As we will be travelling through central and northern Cambodia we will experience temperatures of around 26-30°C during the day but the humidity will be closer to 50% than 90% as we are traveling during the middle of the dry season.
Everything mentioned in the itinerary is included. Including three meals per day (breakfast, lunch and dinner – where mentioned). There will be an amount of bottled water (approx 1ltr) available for each guest each day. We have our own private vehicle to be driven by a local guide for transfers when needed.
All our excursions including guided walks, vehicle safaris, hide use, camping fees and park entrance fees and anti-poaching patrol fees also included; we also include all fees for our camping team including cooks, assistants and translator.
We recommend you bring along your own binoculars or spotting scope as well as appropriate clothing; which should be both light and durable walking clothes as well as a sunhat, sunglasses and warm weather clothing. Broken in and comfortable, waterproof walking boots are essential. Any medication, books or other items of a personal nature is of course up to you to bring along. Oh and please bring plenty of memory cards or film for your camera.

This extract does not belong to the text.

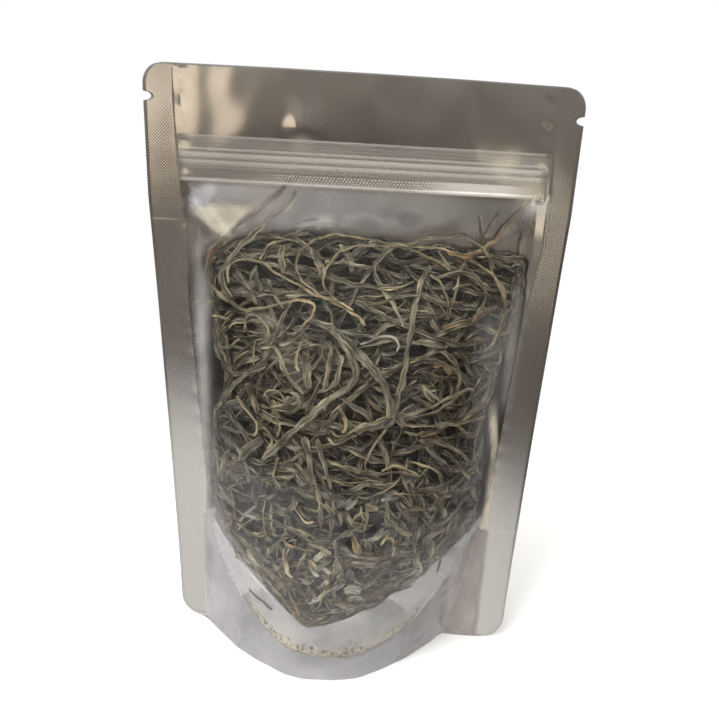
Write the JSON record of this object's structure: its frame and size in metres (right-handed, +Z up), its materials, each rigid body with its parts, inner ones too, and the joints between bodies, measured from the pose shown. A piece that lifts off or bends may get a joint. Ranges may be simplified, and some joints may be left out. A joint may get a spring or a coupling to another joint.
{
  "type": "stand-up pouch of dried kelp strips",
  "caption": "Stand-up zip pouch with a clear front and foil back, filled with dried kelp strips.",
  "frame": {"origin": "on the surface the pouch stands on, under the middle of its base", "axes": "+X to the right of the clear front, +Y to the back, +Z up to the header"},
  "size_m": [0.14, 0.0598, 0.205],
  "materials": {
    "film": "satin",
    "zip_plastic": "gloss",
    "dried_kelp": "matte"
  },
  "bodies": {
    "root": {"pouch": "film", "zip": "zip_plastic", "kelp": "dried_kelp"}
  },
  "joints": []
}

We provide a comprehensive species list of all the vertebrates present in the areas we are visiting as well as some of the best field guides and reference books for the areas we are visiting. There is usually a spare pair of binoculars but in a group of 4 people these do not stretch too far. We also provide a spot light for nocturnal viewing (this is subject to local condition when we arrive). Where camping all camping gear is included as well as camp cooks and assistants where needed.
Nearly everything is included in this tour. The only things not included are international flights, travel insurance (contact us for more information one what is required from your insurance policy), any food bought outside of the three main meals, drinks outside of any offered with the meals and the bottled water provided each day and any items of a personal nature such as souvenirs and tips. Any applicable departure taxes and not included (but maybe included in the cost of your flights). Please check before departure.
As we are based in Manchester we recommend flights from Manchester International Airport
We recommend KLM or Air France as a good airline for flights to Cambodia. One of the best websites to search for the best fares for these flights is www.odopo.co.uk; who are IATA accredited this is a link direct to their site. Please check our terms and conditions regarding booking flights.
Please contact us for more information about flights and we can provide you with a link direct to the flights from another supplier; in which case you only have to enter the passenger information and payment details. By using the above link you will leave our site and we at Royle Safaris hold no responsibility for the content on the site.
All UK passport holders and most other nationalities are required to have a visa for Cambodia. These are both available in advance and on arrival. The easiest way to find information is by visiting https://www.gov.uk/foreign-travel-advice/cambodia/entry-requirements (be aware that this link leaves our site and we at Royle Safaris hold no responsibility for information on the site). A tourist visa costs around USD $30 for a single entry visa which is valid for 30 days, however things change so please check out the website above for more information. You also need to bring a passport picture with you.
There are no mandatory vaccinations needed to visit Cambodia, but it is recommended to be protected against polio, typhoid, tetanus and hepatitis A & B, Yellow Fever, MMR, Rabies as well as taking malaria prophylaxis. Please consult your GP about your individual requirements for visiting Cambodia as soon as you have decided on this trip.